Stated task -
Return exactly and only these lines: the first of the listing through the one containing "row_count = 12".

--- Start ---

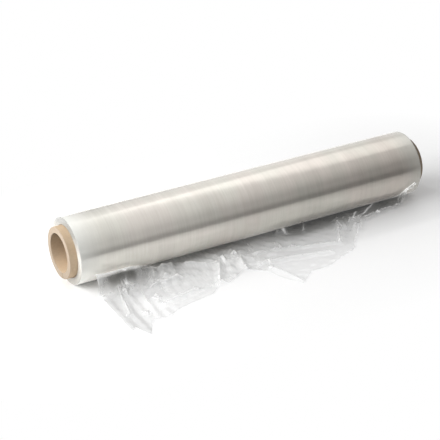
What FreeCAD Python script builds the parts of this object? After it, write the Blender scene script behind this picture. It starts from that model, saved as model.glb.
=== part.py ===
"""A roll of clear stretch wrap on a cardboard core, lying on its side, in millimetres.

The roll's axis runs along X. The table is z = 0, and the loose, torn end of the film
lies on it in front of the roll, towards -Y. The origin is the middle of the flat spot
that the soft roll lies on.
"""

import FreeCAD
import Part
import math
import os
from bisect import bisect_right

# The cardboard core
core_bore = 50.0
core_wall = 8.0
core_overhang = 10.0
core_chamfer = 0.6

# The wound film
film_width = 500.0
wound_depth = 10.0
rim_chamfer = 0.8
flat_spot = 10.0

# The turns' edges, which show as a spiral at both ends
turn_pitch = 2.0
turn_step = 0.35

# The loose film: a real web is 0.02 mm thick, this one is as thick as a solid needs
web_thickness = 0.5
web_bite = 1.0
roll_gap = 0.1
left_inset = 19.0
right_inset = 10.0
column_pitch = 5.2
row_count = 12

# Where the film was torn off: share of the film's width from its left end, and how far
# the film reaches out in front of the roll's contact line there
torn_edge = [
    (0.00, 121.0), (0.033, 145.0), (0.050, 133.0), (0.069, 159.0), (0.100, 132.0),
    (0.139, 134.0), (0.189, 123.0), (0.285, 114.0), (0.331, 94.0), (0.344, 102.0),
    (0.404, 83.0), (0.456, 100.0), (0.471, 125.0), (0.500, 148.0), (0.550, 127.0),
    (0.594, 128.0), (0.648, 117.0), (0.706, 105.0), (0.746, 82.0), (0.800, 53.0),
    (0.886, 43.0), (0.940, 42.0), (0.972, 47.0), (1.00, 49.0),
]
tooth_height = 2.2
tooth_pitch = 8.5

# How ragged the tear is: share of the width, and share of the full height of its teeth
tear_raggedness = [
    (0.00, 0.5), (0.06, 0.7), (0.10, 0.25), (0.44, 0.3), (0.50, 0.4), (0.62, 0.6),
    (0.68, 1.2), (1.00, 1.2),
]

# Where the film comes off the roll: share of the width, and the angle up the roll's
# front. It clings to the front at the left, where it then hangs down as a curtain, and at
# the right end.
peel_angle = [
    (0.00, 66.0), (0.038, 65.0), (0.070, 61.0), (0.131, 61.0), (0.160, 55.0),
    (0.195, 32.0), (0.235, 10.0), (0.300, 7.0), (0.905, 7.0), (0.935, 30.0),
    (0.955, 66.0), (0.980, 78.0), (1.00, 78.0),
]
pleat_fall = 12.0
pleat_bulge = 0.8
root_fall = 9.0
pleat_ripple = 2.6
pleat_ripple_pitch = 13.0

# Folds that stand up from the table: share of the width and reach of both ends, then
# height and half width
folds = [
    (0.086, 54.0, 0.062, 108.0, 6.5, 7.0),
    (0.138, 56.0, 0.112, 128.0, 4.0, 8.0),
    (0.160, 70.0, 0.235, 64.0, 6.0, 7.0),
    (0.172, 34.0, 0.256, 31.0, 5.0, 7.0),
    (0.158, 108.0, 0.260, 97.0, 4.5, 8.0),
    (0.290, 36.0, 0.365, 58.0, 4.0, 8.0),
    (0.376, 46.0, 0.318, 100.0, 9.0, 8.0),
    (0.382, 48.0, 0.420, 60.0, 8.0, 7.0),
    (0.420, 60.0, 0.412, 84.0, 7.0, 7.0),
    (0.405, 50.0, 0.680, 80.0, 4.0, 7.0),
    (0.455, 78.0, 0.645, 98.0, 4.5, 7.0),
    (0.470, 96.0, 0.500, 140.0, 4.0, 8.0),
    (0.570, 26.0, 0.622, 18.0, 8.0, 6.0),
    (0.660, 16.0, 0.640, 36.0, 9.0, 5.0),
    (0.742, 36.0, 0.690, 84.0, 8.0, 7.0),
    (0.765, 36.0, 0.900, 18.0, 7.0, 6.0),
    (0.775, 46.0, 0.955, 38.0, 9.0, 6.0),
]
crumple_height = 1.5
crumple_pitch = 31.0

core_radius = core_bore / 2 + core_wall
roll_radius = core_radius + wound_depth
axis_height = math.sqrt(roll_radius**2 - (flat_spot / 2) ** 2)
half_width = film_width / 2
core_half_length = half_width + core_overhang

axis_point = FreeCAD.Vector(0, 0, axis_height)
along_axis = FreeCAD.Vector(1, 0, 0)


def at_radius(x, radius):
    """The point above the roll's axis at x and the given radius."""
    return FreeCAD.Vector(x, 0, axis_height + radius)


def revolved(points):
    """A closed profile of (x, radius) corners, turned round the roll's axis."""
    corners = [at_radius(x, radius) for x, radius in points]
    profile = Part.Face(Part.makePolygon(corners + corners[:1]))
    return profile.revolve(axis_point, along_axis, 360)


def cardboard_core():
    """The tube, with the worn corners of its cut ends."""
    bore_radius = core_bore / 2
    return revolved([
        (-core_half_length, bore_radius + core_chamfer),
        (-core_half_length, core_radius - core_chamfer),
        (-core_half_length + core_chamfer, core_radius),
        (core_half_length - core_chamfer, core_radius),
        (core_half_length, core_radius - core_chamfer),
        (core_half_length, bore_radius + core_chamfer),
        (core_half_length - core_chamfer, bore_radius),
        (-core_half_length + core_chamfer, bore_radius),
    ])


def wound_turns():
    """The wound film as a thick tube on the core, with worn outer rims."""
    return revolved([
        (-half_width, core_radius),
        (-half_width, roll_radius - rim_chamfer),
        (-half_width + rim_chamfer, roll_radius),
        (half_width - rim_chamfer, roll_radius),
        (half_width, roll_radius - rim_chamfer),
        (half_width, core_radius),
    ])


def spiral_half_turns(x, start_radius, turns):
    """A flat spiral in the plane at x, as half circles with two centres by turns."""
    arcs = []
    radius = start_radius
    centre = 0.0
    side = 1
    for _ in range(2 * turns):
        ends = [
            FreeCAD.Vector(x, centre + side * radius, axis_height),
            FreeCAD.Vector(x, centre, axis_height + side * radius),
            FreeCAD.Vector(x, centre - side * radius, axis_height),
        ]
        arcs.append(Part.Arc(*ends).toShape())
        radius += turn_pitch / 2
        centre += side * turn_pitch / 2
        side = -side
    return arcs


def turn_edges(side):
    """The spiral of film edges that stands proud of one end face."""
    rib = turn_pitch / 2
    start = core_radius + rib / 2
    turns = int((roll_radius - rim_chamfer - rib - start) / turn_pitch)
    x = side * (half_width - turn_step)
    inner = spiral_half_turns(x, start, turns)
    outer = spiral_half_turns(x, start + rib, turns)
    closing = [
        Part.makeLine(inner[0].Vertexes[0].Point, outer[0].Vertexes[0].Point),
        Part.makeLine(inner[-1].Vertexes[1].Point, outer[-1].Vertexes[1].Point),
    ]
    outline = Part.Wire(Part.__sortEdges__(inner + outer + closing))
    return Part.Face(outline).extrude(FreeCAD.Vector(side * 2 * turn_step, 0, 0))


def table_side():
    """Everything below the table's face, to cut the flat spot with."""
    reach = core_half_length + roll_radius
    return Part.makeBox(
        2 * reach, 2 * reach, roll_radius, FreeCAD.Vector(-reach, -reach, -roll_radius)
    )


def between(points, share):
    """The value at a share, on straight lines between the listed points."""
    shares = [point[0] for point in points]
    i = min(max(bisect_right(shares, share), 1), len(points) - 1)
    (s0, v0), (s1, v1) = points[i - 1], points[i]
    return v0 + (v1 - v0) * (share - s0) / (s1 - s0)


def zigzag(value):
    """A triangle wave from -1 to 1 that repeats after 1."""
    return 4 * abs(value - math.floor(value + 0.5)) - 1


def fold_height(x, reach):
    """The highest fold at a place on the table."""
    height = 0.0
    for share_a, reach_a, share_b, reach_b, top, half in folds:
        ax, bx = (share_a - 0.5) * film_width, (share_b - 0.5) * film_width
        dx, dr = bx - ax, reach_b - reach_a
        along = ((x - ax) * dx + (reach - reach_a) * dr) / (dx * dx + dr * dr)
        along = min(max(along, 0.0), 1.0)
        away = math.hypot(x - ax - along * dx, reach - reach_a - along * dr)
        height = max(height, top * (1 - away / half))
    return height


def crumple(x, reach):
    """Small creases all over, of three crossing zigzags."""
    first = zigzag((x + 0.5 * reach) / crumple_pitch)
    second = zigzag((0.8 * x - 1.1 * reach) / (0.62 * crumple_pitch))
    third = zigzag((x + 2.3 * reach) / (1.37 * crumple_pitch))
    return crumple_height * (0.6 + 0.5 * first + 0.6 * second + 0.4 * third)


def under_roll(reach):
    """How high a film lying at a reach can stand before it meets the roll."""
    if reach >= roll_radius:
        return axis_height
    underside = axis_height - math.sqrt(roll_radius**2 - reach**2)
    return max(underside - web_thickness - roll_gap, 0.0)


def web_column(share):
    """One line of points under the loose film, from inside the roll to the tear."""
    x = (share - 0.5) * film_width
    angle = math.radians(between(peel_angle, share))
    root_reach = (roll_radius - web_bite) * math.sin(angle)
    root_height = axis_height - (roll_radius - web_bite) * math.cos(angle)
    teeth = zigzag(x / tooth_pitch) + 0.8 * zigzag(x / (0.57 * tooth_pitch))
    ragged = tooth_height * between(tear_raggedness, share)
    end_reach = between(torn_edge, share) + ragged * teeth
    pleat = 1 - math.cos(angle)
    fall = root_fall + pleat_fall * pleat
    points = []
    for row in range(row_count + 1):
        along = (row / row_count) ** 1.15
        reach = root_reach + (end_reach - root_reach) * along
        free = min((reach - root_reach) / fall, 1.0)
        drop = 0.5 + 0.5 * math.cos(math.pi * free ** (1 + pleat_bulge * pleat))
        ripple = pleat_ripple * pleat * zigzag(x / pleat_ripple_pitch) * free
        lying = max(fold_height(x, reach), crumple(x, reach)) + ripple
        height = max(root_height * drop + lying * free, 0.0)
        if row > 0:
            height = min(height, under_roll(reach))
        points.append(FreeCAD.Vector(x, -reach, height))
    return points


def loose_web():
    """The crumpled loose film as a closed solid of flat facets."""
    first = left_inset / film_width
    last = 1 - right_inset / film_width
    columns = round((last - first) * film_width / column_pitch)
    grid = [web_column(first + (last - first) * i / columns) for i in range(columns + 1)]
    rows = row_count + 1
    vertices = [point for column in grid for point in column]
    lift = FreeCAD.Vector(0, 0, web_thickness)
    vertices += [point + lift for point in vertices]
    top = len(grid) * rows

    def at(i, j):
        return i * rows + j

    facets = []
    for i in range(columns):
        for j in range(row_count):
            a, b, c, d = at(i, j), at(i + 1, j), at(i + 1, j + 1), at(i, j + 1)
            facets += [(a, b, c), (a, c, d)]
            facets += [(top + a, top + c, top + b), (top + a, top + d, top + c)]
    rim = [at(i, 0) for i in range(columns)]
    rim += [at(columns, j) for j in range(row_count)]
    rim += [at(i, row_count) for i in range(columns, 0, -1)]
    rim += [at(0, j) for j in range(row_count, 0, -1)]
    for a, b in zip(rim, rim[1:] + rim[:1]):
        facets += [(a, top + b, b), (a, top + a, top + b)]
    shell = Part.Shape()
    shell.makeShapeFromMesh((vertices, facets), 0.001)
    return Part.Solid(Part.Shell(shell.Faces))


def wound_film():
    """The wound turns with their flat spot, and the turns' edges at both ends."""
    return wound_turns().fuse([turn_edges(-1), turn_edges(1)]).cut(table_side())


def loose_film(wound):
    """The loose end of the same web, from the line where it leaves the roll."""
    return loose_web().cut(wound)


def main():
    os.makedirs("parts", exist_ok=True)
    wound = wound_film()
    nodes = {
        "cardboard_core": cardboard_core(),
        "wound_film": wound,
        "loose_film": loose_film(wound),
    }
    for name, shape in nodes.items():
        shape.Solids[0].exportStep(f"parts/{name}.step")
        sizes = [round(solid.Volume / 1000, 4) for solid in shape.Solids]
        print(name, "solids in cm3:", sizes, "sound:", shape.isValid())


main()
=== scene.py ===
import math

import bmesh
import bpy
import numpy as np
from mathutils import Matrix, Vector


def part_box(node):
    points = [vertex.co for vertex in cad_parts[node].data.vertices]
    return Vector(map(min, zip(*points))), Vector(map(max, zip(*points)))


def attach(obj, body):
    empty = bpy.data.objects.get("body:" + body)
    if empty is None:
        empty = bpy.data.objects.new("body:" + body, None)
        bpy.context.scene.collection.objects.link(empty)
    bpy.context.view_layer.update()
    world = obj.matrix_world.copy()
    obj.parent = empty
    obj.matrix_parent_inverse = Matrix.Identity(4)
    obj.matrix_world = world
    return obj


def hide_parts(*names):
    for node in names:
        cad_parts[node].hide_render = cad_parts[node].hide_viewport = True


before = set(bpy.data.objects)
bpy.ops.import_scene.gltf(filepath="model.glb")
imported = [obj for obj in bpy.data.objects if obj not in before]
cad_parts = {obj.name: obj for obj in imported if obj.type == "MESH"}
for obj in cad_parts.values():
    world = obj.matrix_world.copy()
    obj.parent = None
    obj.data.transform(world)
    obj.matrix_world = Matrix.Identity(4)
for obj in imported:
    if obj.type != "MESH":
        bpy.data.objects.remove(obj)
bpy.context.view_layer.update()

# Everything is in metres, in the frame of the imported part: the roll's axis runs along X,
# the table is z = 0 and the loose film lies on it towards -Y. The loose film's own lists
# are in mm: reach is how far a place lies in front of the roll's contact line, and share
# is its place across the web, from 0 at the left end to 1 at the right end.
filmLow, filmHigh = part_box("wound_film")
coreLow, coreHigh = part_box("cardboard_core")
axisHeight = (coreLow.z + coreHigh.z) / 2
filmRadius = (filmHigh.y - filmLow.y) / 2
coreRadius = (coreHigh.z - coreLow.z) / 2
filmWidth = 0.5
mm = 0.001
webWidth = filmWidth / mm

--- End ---

Response for this exercise -
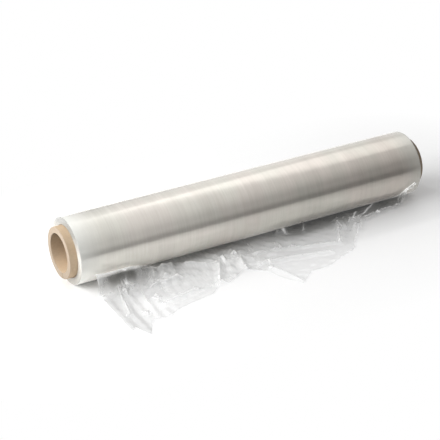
What FreeCAD Python script builds the parts of this object? After it, write the Blender scene script behind this picture. It starts from that model, saved as model.glb.
=== part.py ===
"""A roll of clear stretch wrap on a cardboard core, lying on its side, in millimetres.

The roll's axis runs along X. The table is z = 0, and the loose, torn end of the film
lies on it in front of the roll, towards -Y. The origin is the middle of the flat spot
that the soft roll lies on.
"""

import FreeCAD
import Part
import math
import os
from bisect import bisect_right

# The cardboard core
core_bore = 50.0
core_wall = 8.0
core_overhang = 10.0
core_chamfer = 0.6

# The wound film
film_width = 500.0
wound_depth = 10.0
rim_chamfer = 0.8
flat_spot = 10.0

# The turns' edges, which show as a spiral at both ends
turn_pitch = 2.0
turn_step = 0.35

# The loose film: a real web is 0.02 mm thick, this one is as thick as a solid needs
web_thickness = 0.5
web_bite = 1.0
roll_gap = 0.1
left_inset = 19.0
right_inset = 10.0
column_pitch = 5.2
row_count = 12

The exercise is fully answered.